QUESTION time isn't yet over: we return to the subject of howking and particularly - back to the roots - of howking taties and tungies and the like.
"Tungie", last week's column revealed, is a Hartlepool term for a turnip - hence (per Mr Ron Hails) the somewhat pejorative term "tungie heed", meaning round-headed.
"I'm so grateful," writes a Middlesbrough reader who seeks anonymity. "Many years ago at British Steel there was an apprentice who everyone knew as Tungie Heed. Until now, I've never known why."
Ian Andrew in Lanchester sends two pages of the Durham and Tyneside Dialect Survey of 2001, prepared by Billy Griffiths in Seaham, in which "howk" is found to mean both "to scoop or hollow out" - as in "howk your powk", which probably needs no explanation - and "give a good hiding".

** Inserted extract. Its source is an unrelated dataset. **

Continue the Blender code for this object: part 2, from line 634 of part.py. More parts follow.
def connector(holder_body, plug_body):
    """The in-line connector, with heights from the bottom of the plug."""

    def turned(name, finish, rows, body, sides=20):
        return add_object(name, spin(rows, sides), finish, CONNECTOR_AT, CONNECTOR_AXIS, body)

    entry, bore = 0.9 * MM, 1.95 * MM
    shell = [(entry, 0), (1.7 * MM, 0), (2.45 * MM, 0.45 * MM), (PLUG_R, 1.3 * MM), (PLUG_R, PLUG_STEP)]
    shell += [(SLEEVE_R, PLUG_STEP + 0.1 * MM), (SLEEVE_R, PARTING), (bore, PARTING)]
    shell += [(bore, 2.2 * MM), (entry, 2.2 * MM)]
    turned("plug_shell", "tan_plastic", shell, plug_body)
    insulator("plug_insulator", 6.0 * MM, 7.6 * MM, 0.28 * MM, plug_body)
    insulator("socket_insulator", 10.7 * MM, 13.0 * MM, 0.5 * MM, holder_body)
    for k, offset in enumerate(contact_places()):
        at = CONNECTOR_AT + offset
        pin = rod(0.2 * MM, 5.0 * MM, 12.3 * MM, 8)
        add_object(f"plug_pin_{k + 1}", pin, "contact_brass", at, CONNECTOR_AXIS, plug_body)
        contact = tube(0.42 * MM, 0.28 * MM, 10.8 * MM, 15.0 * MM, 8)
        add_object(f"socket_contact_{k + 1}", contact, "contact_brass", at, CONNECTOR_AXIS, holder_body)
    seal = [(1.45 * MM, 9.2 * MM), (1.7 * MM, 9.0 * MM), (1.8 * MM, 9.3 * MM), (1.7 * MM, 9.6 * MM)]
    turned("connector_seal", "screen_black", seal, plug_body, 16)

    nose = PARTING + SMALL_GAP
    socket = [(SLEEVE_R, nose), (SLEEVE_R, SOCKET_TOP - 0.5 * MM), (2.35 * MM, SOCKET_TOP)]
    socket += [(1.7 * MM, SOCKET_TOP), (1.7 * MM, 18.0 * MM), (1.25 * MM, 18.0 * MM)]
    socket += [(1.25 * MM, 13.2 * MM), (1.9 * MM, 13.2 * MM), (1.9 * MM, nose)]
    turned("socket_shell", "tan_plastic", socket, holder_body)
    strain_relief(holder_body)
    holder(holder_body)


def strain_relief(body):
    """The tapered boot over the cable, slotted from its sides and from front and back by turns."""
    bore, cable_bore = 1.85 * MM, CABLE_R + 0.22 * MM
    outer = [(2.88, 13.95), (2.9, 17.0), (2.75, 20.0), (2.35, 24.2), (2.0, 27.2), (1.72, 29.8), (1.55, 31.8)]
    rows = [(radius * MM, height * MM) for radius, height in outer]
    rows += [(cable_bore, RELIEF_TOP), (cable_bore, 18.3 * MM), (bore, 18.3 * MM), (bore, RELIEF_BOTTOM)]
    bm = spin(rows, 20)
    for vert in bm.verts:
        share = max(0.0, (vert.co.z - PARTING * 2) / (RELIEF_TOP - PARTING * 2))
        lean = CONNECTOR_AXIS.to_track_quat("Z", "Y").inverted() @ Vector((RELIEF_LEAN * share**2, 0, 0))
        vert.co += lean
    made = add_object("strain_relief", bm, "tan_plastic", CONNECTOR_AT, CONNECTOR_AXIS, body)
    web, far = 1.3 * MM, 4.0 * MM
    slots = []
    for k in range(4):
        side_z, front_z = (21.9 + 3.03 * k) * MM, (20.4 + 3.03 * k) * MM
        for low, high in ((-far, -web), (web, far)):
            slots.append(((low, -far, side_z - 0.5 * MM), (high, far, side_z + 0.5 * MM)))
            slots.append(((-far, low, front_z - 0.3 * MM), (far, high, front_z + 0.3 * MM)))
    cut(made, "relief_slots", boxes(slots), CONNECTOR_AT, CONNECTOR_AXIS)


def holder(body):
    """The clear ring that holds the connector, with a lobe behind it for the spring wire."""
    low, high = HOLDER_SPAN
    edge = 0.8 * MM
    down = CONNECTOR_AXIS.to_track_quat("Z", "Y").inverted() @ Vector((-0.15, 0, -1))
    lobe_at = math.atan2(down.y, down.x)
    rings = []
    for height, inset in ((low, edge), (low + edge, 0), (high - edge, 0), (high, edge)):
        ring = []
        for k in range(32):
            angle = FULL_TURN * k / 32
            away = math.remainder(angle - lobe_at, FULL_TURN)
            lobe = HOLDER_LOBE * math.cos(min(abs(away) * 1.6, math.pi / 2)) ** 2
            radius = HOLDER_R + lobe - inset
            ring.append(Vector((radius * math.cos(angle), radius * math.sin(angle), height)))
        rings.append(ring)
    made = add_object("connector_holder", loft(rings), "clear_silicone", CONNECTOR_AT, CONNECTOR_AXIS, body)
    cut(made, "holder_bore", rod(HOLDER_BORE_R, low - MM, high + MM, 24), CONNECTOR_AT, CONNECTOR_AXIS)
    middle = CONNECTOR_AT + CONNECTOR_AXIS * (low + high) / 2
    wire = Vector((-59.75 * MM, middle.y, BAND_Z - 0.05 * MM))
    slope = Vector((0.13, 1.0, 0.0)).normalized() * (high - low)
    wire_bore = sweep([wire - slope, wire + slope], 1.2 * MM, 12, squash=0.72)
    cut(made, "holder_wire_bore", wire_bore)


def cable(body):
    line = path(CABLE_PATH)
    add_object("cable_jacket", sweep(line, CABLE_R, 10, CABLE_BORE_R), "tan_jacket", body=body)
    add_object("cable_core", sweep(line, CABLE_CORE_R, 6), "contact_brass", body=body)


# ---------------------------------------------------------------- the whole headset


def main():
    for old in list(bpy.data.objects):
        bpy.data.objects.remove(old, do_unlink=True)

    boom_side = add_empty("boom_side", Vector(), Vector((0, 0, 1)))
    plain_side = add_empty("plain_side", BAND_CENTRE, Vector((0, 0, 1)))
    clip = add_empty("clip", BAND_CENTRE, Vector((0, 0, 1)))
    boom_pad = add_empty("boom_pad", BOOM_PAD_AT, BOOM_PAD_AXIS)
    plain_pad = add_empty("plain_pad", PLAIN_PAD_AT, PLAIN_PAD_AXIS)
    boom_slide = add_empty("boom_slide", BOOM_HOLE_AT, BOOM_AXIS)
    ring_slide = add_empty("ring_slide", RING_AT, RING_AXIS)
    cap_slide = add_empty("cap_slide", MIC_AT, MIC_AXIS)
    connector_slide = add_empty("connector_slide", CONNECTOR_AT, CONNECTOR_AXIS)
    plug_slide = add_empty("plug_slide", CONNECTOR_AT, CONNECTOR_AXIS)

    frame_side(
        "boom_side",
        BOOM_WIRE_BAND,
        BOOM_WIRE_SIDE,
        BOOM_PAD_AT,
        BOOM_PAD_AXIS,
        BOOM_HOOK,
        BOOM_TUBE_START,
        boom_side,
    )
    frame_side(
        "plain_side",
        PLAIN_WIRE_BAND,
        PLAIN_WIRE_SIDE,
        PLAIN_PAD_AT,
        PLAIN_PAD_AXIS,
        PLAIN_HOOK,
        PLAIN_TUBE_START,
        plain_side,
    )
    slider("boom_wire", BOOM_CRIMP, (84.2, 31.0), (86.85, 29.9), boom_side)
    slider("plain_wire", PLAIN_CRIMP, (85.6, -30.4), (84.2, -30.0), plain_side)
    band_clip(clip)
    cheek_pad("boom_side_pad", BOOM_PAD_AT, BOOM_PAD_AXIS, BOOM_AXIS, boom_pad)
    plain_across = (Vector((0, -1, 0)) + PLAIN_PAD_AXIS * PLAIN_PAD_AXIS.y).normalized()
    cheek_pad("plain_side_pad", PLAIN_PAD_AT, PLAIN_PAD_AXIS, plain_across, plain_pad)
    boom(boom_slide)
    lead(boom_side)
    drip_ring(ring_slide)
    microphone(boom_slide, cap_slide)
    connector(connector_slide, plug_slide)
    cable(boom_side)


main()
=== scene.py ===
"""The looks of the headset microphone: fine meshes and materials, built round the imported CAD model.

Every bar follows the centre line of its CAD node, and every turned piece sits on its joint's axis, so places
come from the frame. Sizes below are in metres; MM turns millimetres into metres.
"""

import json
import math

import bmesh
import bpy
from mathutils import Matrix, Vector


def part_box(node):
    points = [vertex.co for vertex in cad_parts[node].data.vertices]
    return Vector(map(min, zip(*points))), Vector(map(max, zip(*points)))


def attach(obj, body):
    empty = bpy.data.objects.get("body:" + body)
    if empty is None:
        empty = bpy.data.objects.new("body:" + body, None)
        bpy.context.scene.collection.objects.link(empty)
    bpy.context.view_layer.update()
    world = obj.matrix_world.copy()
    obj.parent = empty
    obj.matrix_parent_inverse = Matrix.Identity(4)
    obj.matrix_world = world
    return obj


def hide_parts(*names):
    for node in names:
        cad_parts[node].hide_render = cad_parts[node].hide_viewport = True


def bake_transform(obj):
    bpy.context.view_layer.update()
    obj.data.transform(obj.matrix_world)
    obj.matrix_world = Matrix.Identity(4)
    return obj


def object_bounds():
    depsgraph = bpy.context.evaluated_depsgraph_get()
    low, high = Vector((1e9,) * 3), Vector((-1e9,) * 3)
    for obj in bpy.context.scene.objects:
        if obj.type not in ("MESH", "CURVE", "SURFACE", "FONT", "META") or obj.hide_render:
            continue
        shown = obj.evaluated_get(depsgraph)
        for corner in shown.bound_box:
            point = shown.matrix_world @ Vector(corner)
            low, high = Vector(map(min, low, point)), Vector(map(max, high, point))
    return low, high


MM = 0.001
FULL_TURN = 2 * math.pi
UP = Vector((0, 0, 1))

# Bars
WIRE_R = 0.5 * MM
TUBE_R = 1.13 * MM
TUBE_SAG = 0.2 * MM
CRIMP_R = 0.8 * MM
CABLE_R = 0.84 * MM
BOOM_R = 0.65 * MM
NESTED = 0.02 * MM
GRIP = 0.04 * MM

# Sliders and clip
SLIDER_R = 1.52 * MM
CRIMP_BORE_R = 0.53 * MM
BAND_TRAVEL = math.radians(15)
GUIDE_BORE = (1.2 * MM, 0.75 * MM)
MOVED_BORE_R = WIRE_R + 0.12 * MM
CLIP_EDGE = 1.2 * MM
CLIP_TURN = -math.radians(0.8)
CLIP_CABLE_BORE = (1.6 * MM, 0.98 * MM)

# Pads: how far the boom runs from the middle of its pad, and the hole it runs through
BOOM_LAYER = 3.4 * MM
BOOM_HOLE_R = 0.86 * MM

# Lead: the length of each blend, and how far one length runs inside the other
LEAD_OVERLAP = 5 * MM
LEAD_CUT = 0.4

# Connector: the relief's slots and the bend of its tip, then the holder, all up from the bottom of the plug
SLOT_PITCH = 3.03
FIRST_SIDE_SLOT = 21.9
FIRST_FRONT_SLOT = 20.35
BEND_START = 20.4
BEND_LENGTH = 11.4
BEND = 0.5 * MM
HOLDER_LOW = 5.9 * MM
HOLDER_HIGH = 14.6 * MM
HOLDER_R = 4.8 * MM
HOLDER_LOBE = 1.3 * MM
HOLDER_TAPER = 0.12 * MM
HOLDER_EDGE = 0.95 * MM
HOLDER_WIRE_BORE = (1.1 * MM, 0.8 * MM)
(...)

Many of the other entries on those two pages are said to be unheard of on Teesside but dialectically hanging on elsewhere. Tees folk and others may care, therefore to define the following:
1. Hoggers
2. Hoy
3. Jarping (the world championships of which will be held in Peterlee Cricket Club at Easter)
4. Kite
5. Keek
Answers to that one at the column foot, an' all.
SEVERAL readers continue the debate over swedes and turnips, and which is fed to what or whom. "If swedes are grown mainly for cattle fodder, then most supermarkets are selling them for human consumption," writes Pete Winstanley from Kimblesworth Grange, Chester-le-Street.

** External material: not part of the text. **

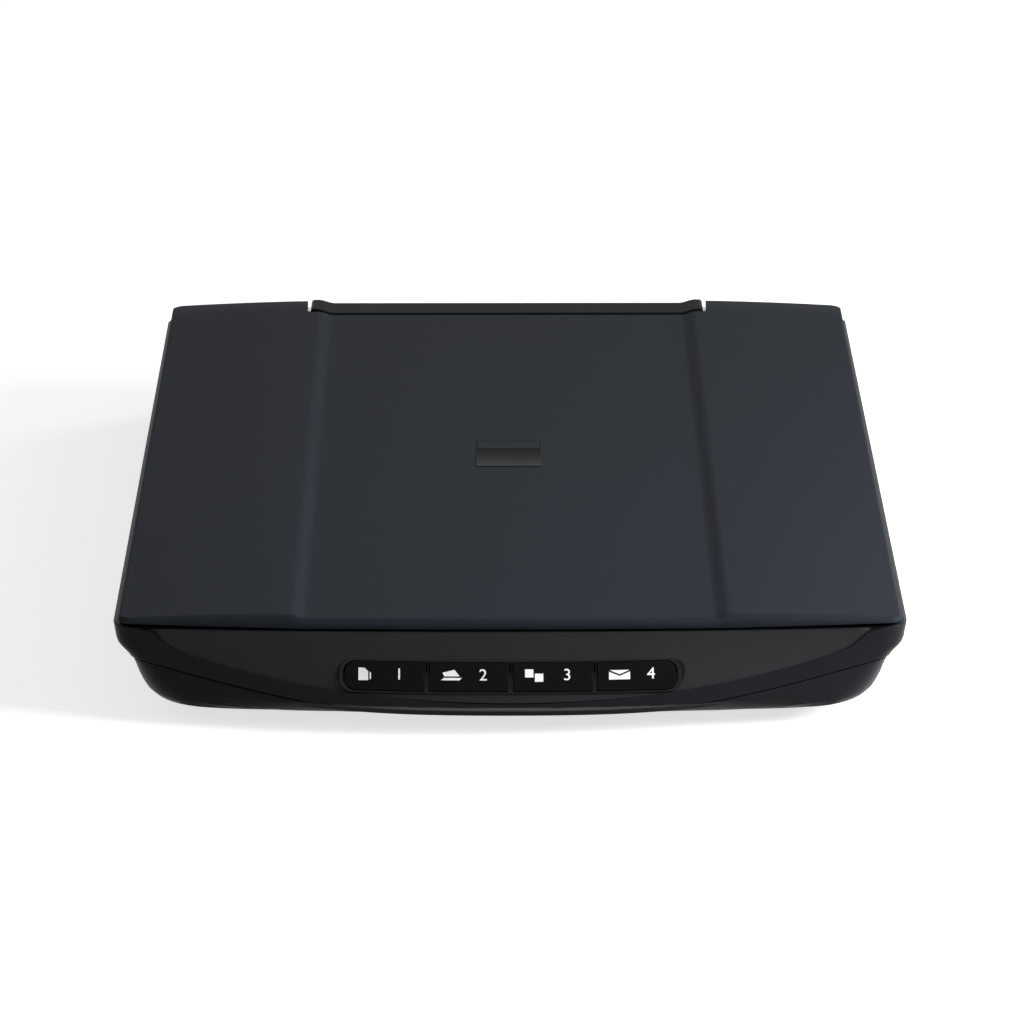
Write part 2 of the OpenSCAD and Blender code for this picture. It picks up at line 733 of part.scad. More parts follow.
module cis_housing() {
  color("#17181a") at_home() difference() {
    plate([cis_w, cis_d, cis_h], cis_bottom);
    plate([cis_w - 4, cis_d - 4, 2], cis_top - 1.1);
    plate([cis_w - 8, 3.2, 20], cis_bottom - 1);
    translate([0, 4, 0]) plate([cis_w - 8, 2.6, 4], cis_top - 4.6);
    plate([cis_w - 4, cis_d - 3, 2], cis_bottom - 0.8);
  }
}

module cis_window() {
  color("#a9c2cc", 0.4) at_home() plate([cis_w - 4.2, cis_d - 4.2, 1], cis_top - 1.1);
}

module lens_array() {
  color("#d9dde2") at_home() plate([cis_w - 8.2, 3, cis_h - 3.4], cis_bottom + 1.8);
}

module light_guide() {
  color("#e9f2f4", 0.7) at_home() translate([-(cis_w - 9) / 2, 4, cis_top - 2.9]) rotate([0, 90, 0])
    cylinder(r = 1.2, h = cis_w - 9);
}

module sensor_board() {
  color("#1e5a38") at_home() plate([cis_w - 4.4, cis_d - 3.4, 1], cis_bottom + 0.2);
}

module cis_springs() {
  color("#c0c3c7") at_home() for (s = [-1, 1]) translate([s * 88, 0, tray_z + tray_t])
    coil(2.4, 0.25, 3, cis_bottom + 0.2 - tray_z - tray_t);
}

module glide_pads() {
  color("#f0efe9") at_home() for (s = [-1, 1]) translate([s * (cis_w / 2 - 1), 0, 0])
    plate([2, 8, 0.3], cis_top);
}

// Lid and hinge ----------------------------------------------------------

module lid_profile(drop) {
  n = 30;
  polygon(concat([for (i = [-n:n]) let (x = (lid_half_w - drop) * i / n) [x, lid_top(x) - drop]],
    [[lid_half_w - drop, 0], [-lid_half_w + drop, 0]]));
}

// Frame that tips with the lid top about its highest line
module lid_frame() {
  translate([0, lid_back, body_h]) rotate([lid_tilt, 0, 0]) translate([0, -lid_back, -body_h]) children();
}

module lid_solid(drop, bottom_z) {
  intersection() {
    lid_frame() translate([0, half_d + 5, 0]) rotate([90, 0, 0])
      linear_extrude(body_d + 10) lid_profile(drop);
    translate([0, 0, bottom_z]) linear_extrude(body_h)
      plan(lid_half_w - drop, lid_front + drop, lid_back - drop, front_bow - 0.6, lid_r - drop);
  }
}

module lid_cover() {
  color("#33383f") difference() {
    lid_solid(0, lid_bottom);
    difference() {
      lid_solid(lid_wall, lid_bottom - 1);
      // Solid ends by the hinge bar that hold the pins, and the wall in front of the bar
      translate([0, cutout_y + 10, 0]) plate([2 * cutout_x + 2 * pin_l, 20 + 2 * lid_wall, 60], 0);
    }
    translate([0, cutout_y + 20, 0]) plate([2 * cutout_x, 40, 60], 0);
    translate([-half_w, hinge_y, hinge_z]) rotate([0, 90, 0])
      translate([0, 0, half_w - cutout_x - pin_l + 3]) cylinder(r = pin_d / 2 + 0.01, h = 2 * (cutout_x + pin_l - 3));
  }
}

module hinge_pins() {
  color("#c9ccd0") for (s = [-1, 1])
    translate([s > 0 ? cutout_x + pin_l - 3 : -(cutout_x + pin_l - 3) + pin_l, hinge_y, hinge_z])
      rotate([0, -90, 0]) cylinder(r = pin_d / 2, h = pin_l);
}

module lid_liner() {
  color("#26282b") translate([0, 0, lid_bottom + 0.3]) linear_extrude(liner_t)
    plan(lid_half_w - lid_wall - 0.2, lid_front + lid_wall + 0.2, cutout_y - lid_wall - 0.4,
      front_bow - 0.6, lid_r - lid_wall);
}

module pressure_foam() {
  color("#d6d6d2") plate([platen_w - 4, platen_l - 4, lid_bottom + 0.3 - glass_top - pad_gap - sheet_t],
    glass_top + pad_gap + sheet_t);
}

module pressure_sheet() {
  color("#f4f4f1") plate([platen_w - 3, platen_l - 3, sheet_t], glass_top + pad_gap);
}

module badge_plate() {
  color("#0f1012") lid_frame() plate([22, 28.7, 0.5], body_h - channel_depth);
}

module hinge_bar() {
  front = cutout_y + bar_gap - 0.5;
  color("#0c0d0e") difference() {
    intersection() {
      translate([0, half_d + 5, 0]) rotate([90, 0, 0]) linear_extrude(body_d + 10) lid_profile(0);
      translate([0, (front + lid_back) / 2, 0]) hull() {
        plate([2 * bar_half_w - 4, lid_back - front - 2.4, body_h - lid_bottom], lid_bottom);
        plate([2 * bar_half_w, lid_back - front, body_h - lid_bottom - 2.6], lid_bottom);
      }
    }
    // Hollow underside
    translate([0, (front + lid_back) / 2, 0])
      plate([2 * bar_half_w - 34, lid_back - front - 4, 3.4], lid_bottom - 0.5);
    translate([-half_w, hinge_y, hinge_z]) rotate([0, 90, 0])
      cylinder(r = pin_d / 2 + fit, h = half_w - bar_half_w + pin_l - 2);
    translate([half_w, hinge_y, hinge_z]) rotate([0, -90, 0])
      cylinder(r = pin_d / 2 + fit, h = half_w - bar_half_w + pin_l - 2);
  }
}

module hinge_posts() {
  color("#2b2c2e") post_places()
    plate([post_w, post_t, lid_bottom + 2.9 - post_foot_z], post_foot_z);
}

lower_case();
upper_case();
front_panel();
button_bezel();
button_board();
tact_switches();
button_1();
button_2();
button_3();
button_4();
platen_glass();
glass_tape();
shading_strip();
guide_rod();
rod_clips();
motor_can();
motor_plate();
motor_shaft();
motor_pinion();
reduction_gear();
gear_axles();
drive_pulley();
idler_pulley();
tension_slide();
tension_spring();
drive_belt();
main_board();
board_chips();
usb_socket();
rubber_feet();
case_screws();
hinge_bar();
hinge_posts();
hinge_pins();
lid_cover();
lid_liner();
pressure_foam();
pressure_sheet();
badge_plate();
carriage_frame();
belt_clamp();
rod_bushes();
cis_housing();
cis_window();
lens_array();
light_guide();
sensor_board();
cis_springs();
glide_pads();
rail_shoe();
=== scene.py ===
# Slim flatbed scanner, dressed round its construction frame.
# Lengths are in metres unless a name ends in _mm.
import math

import bmesh
import bpy
from mathutils import Matrix, Vector


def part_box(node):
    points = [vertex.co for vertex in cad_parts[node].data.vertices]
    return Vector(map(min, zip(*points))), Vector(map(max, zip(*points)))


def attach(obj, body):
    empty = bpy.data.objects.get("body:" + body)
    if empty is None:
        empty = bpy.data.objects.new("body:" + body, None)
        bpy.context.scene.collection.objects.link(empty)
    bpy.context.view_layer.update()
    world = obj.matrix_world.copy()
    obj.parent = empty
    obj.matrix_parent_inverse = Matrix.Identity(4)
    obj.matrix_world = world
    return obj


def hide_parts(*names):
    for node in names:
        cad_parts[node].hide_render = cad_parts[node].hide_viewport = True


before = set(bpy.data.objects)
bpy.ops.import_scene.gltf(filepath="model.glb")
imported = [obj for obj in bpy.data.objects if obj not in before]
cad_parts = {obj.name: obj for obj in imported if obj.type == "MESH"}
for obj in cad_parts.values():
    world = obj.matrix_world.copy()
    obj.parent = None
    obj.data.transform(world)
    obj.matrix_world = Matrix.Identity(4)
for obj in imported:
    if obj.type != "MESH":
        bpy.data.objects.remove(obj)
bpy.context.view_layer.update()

bl_info = {
    "name": "Flatbed Scanner",
    "version": (1, 0, 0),
    "blender": (4, 5, 0),
    "location": "View3D > Sidebar > Scanner",
    "description": "Dresses the frame of a slim flatbed scanner with its shells, panel and buttons",
    "category": "Object",
}

MM = 0.001
LID_LOW, LID_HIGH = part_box("lid_cover")
CASE_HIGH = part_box("upper_case")[1]
HULL_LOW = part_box("lower_case")[0]
BAR_LOW, BAR_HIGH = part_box("hinge_bar")
GLASS_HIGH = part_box("platen_glass")[1]

HALF_W = CASE_HIGH[0]
HALF_D = CASE_HIGH[1]
RIM_Z = CASE_HIGH[2]
FLOOR_Z = HULL_LOW[2]
LID_HALF = LID_HIGH[0]
LID_TOP = LID_HIGH[2]
LID_BOTTOM = LID_LOW[2]
LID_BACK = LID_HIGH[1]
LID_FRONT = LID_LOW[1]
BOW_X = HALF_W - 13 * MM
NOSE_Z = 11 * MM
SEAM_SIDE_Z = 20.5 * MM
SEAM_FRONT_Z = 8.2 * MM
SWELL_Z = RIM_Z - 6 * MM
FRONT_LEAN = 14.2 * MM
CASE_R = 7 * MM
CASE_R_GROWTH = 15 * MM


def lean(z):
    """Front edge of the case at the middle, on the straight slope over the nose."""
    return -HALF_D + FRONT_LEAN * (z - NOSE_Z) / (RIM_Z - NOSE_Z)


SEAM_BOW = 10 * MM
RIM_BOW = 3.2 * MM
SWELL_BOW = SEAM_BOW + (RIM_BOW - SEAM_BOW) * (SWELL_Z - SEAM_SIDE_Z) / (RIM_Z - SEAM_SIDE_Z)

# Outside of the case at rising heights: height, half width, front, back, bow of the front
LEVELS = [
    (FLOOR_Z, HALF_W - 19 * MM, -HALF_D + 24 * MM, HALF_D - 10.5 * MM, 12 * MM),
    (FLOOR_Z + 4 * MM, HALF_W - 12 * MM, -HALF_D + 8.8 * MM, HALF_D - 4.5 * MM, 7 * MM),
    (NOSE_Z, HALF_W - 8 * MM, -HALF_D, HALF_D - 1.5 * MM, 15 * MM),
    (SEAM_SIDE_Z, HALF_W - 5 * MM, lean(SEAM_SIDE_Z), HALF_D - 0.5 * MM, SEAM_BOW),
    (SWELL_Z, HALF_W - 1 * MM, lean(SWELL_Z), HALF_D - 0.2 * MM, SWELL_BOW),
    (RIM_Z, HALF_W, lean(RIM_Z), HALF_D, RIM_BOW),
]


# Shape functions ----------------------------------------------------------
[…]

Elizabeth Steele in Staindrop recalls her Scottish childhood when whole families would alight at Rothesay pier for the October tattie howking. "Maw, paw and the weans would live in byres or tents to save money."
Elizabeth also recalls a trip to Alabama, in America's deep South, where they ate "turnip greens with grease" - "soggy, hairy, peppery taste, swamped with good ol' bacon fat and served with sausage patties and grits."
After that she understood fully, adds Elizabeth, why farmers feed them to sheep.
LAST week's column also reported a letter from Mr John Fraser Maughan in Newcastle - where doubtless, we suggested, he answers to Maffen.
It prompted from Ian Forsyth in Durham not just the recollection of military Maughans leaving pay parade empty-handed but a scholarly* exposition of why it is so.
The column's venerable friend Johnny Maughan, still toddling down to Tow Law workmen's club so they reckon, is among those who insists that - having always answered to "Maffen" - he failed to recognise the name "Morn" in the Army.
Ian draws attention to words like "laugh", haugh ("flat land on a river bend," like Derwenthaugh) and "braugham" (a horse collar), all of which have "Co Durham" pronunciation.
Otherwise the "gh" is silent, as in Auberon Waugh.
* "Scholarly" is, in itself, an academic term, meaning "perplexing".
Gaffer, though not a North-East original anyway, was at first a term of respect for an old man. The feminine equivalent (not many people know this) was gammer.
What, though, of grandfather, asks Norman Coleby in Middlesbrough? Peter Mullen's column recently used the spelling "granddad", though Clive Dunn - No. 1 in November 1970 - preferred "Grandad". Since the year 2000, the Echo has used "grandad" 93 times and "granddad" just 39. Chambers Dictionary offers both. Though not yet visited by grandchildren, this old hand prefers the latter.
NO excuses, though, for the well-read folk at South Tyneside Libraries whose leaflet appealing for volunteers promises that "benefit payments will not be effected". Much more to the point, they won't be affected, either.
CHAPTER and verse yet again, someone else forwards a piece by television funny man Ian Hislop from one of the broadsheets.
Hislop had been sent by "a well-known (female) novelist" the effusive literature for Durham's new library in Clayport, by which he possibly meant Claypath.
There's stuff about "tried and tested mediation and interpretation skills", surfing the net, brushing up on IT skills and of a "digital media suite".
Members can borrow videos or pieces of music, work in the informal study area with computers, peruse the latest in "electronic formats".
Hislop's novelist notices a strange thing, however. Amid all that extravagant writing, there's not a single reference to the four-letter word "book".
So finally back to the trulgey wood, which probably can't be seen for the trees. The first, fourth, fifth, ninth and tenth creations are Edward Lear's, the remainder Lewis Carroll's.
Hoggers are work shorts, to hoy is to throw, jarping is a familiar North-East pastime involving grievous bodily harm to paste eggs, kite (inexplicably) is Durham dialect for belly and keek for peep. Colliery overmen were once known as keekers.